Work to be completed
All lines featuring the string "axis" are to be listed.

Supplied material
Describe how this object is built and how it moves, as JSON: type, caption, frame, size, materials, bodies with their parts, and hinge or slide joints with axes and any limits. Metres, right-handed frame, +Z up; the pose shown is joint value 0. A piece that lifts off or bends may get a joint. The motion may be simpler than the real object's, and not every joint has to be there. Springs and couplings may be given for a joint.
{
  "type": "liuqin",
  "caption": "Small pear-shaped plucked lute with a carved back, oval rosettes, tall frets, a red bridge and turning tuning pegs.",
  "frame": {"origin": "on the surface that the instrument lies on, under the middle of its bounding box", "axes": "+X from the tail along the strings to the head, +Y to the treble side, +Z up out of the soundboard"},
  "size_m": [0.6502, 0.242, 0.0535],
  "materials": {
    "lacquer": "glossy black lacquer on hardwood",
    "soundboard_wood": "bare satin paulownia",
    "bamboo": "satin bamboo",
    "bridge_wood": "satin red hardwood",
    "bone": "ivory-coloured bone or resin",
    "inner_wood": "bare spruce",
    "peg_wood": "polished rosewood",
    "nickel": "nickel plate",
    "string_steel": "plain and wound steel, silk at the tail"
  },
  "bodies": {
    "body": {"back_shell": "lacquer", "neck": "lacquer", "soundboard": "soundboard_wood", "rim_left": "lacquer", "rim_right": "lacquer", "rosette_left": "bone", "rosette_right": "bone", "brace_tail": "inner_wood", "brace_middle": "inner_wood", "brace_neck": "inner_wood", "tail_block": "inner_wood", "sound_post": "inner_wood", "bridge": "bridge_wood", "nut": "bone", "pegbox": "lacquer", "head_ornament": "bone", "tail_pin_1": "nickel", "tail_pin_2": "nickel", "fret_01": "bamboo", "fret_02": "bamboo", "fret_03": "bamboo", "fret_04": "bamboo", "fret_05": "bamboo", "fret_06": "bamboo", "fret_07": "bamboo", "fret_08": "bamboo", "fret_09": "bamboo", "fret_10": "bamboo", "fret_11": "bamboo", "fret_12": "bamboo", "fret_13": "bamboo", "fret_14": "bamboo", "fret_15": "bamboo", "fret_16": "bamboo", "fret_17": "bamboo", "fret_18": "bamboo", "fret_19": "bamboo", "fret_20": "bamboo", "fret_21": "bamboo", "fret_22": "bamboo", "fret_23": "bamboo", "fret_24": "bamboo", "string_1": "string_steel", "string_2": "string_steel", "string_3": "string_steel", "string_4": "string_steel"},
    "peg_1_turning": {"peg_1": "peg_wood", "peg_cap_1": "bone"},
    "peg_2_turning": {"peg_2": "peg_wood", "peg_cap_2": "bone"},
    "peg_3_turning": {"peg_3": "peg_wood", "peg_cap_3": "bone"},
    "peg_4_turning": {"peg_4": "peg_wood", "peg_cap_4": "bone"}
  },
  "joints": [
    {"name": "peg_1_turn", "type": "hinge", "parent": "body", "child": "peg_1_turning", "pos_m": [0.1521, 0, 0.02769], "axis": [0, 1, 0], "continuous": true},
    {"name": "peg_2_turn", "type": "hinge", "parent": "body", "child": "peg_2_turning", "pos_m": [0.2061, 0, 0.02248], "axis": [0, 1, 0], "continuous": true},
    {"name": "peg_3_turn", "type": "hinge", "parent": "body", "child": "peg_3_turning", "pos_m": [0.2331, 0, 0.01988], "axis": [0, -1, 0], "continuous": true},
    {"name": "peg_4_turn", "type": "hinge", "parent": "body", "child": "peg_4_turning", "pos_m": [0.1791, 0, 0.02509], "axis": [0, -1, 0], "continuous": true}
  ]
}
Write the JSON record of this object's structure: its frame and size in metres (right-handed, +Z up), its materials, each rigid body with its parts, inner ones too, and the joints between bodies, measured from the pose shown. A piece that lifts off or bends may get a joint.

--

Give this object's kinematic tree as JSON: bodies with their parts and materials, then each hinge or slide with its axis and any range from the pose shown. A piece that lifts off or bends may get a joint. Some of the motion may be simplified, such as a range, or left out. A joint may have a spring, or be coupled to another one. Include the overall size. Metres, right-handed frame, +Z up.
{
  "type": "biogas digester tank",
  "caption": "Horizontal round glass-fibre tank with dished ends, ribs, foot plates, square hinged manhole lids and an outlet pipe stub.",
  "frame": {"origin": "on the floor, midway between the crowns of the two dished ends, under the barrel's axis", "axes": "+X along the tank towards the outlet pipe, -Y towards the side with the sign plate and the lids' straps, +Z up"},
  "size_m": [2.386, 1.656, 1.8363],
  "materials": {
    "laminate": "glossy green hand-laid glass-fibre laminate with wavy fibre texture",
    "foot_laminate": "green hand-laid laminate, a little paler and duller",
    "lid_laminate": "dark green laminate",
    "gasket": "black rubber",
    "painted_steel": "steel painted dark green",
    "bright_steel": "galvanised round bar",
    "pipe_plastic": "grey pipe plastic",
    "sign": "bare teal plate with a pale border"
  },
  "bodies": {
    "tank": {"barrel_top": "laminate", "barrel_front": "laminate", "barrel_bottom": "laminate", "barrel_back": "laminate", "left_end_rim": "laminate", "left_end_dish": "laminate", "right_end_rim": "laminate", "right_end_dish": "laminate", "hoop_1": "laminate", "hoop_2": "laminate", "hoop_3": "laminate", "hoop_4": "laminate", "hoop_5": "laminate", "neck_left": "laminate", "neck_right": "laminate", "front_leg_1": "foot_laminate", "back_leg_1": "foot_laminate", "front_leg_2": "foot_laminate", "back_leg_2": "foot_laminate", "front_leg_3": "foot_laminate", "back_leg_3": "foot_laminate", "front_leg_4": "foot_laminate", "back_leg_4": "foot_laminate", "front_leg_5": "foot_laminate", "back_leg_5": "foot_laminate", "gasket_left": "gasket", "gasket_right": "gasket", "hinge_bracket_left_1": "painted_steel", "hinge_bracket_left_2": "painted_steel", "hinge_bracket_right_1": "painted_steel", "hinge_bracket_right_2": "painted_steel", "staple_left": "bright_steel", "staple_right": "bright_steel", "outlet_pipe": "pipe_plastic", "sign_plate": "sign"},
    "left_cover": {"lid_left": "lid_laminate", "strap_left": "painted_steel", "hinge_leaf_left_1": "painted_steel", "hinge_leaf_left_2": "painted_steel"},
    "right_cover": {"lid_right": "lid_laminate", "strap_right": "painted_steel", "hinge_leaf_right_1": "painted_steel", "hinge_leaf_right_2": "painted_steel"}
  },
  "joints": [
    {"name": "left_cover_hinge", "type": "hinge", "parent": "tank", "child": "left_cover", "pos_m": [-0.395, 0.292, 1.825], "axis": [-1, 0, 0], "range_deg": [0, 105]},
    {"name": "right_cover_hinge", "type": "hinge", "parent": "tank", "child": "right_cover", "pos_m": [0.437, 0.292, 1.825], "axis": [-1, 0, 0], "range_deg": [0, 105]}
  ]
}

Task result
    {"name": "peg_1_turn", "type": "hinge", "parent": "body", "child": "peg_1_turning", "pos_m": [0.1521, 0, 0.02769], "axis": [0, 1, 0], "continuous": true},
    {"name": "peg_2_turn", "type": "hinge", "parent": "body", "child": "peg_2_turning", "pos_m": [0.2061, 0, 0.02248], "axis": [0, 1, 0], "continuous": true},
    {"name": "peg_3_turn", "type": "hinge", "parent": "body", "child": "peg_3_turning", "pos_m": [0.2331, 0, 0.01988], "axis": [0, -1, 0], "continuous": true},
    {"name": "peg_4_turn", "type": "hinge", "parent": "body", "child": "peg_4_turning", "pos_m": [0.1791, 0, 0.02509], "axis": [0, -1, 0], "continuous": true}
Give this object's kinematic tree as JSON: bodies with their parts and materials, then each hinge or slide with its axis and any range from the pose shown. A piece that lifts off or bends may get a joint. Some of the motion may be simplified, such as a range, or left out. A joint may have a spring, or be coupled to another one. Include the overall size. Metres, right-handed frame, +Z up.
  "frame": {"origin": "on the floor, midway between the crowns of the two dished ends, under the barrel's axis", "axes": "+X along the tank towards the outlet pipe, -Y towards the side with the sign plate and the lids' straps, +Z up"},
    {"name": "left_cover_hinge", "type": "hinge", "parent": "tank", "child": "left_cover", "pos_m": [-0.395, 0.292, 1.825], "axis": [-1, 0, 0], "range_deg": [0, 105]},
    {"name": "right_cover_hinge", "type": "hinge", "parent": "tank", "child": "right_cover", "pos_m": [0.437, 0.292, 1.825], "axis": [-1, 0, 0], "range_deg": [0, 105]}